To better familiarize the college students with the contribution of international friends to China’s revolution and development, Peking University offered a selective course for students majoring in Journalism Seminars by Veteran Journalists based on Edgar Snow studies, inviting the children and grandchildren of international friends to host lectures on the historical role of well-known international friends. These lectures helped students learn to use the theory of journalism to conduct observation and analysis, develop their interest in the study of international friends, and improve their journalistic attainment. The students interviewed well-known international friends and their children, and edited and published the Chinese and English versions of Fulfilling Dream in China: Record of China-U.S. People-to-People Exchange. Peking University also co-hosted with American universities commemorative and academic activities for international friends with greater participation of university students, striving to help young people play a key role in nongovernmental diplomacy and people-to-people exchanges. In 2011, the Student Art Troupe of Southern Utah University went to Wuhan to perform a large song and dance drama The Dream of Helen Foster Snow. In 2014, the China-West Exchange Concert was held in the Peking University Hall. An outstanding performance was presented by Orchestra of Southern Utah from Helen Foster Snow’s home state, Yuanpei College, School of Arts and Chinese Music Institute from Peking University, showing Chinese and western musical elements. These exchange activities have allowed more young people to play a key role in nongovernmental diplomacy and people-to-people exchanges. By integrating different cultures, knowing each other’s stories, and transcending the stereotypes and misunderstandings that often separate us, these activities have enhanced communication and become a driving force for deepening international relations.
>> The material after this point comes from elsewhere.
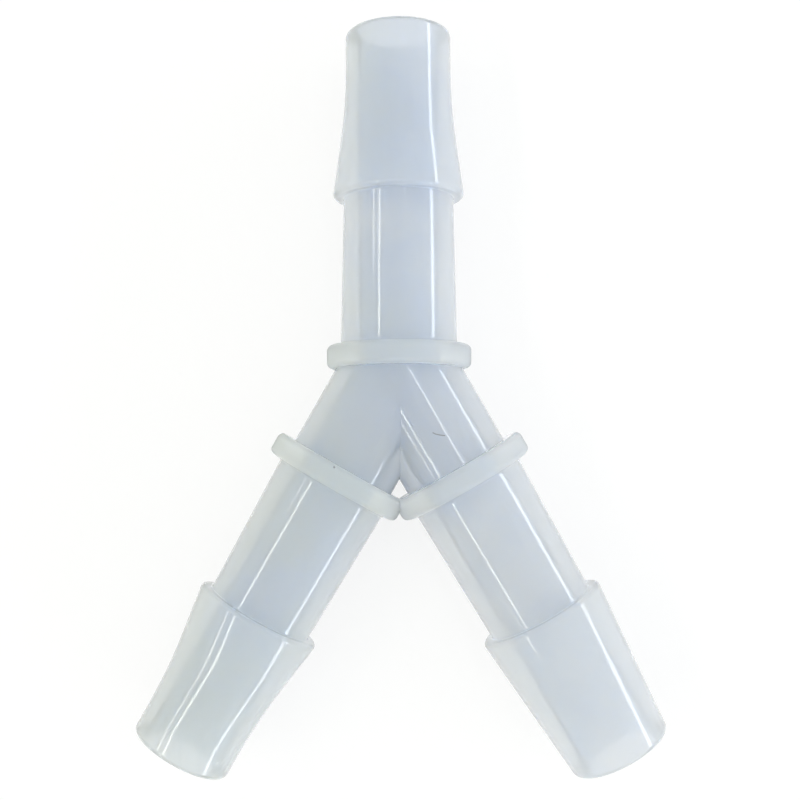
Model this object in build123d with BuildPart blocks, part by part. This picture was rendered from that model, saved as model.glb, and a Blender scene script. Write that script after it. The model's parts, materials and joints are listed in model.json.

More than 70 years ago, Edgar Snow told the story of a real China to the rest of the world, enabling the world to set its sights on China. His goal was to enable more foreigners to better understand China, a country with different cultural backgrounds and political systems. We are here today to commemorate Edgar Snow, and to carry forward the spirit of international friends and let people in more countries understand the development and changes in today’s China. Comrade Mao Zedong once said: “Mr. Snow is a friend of the Chinese people. He worked tirelessly for and contributed greatly to the friendship between the Chinese and American people throughout his life. He will always live in the hearts of the Chinese people.” The contemporary scholars of Peking University are following the path pioneered by Mr. Snow, continue to promote and show China’s development and progress to the world, strive to enhance mutual understanding between people of the world and the Chinese people, and make new contributions to the promotion of the friendship between China and the rest of the world and the world’s lasting peace.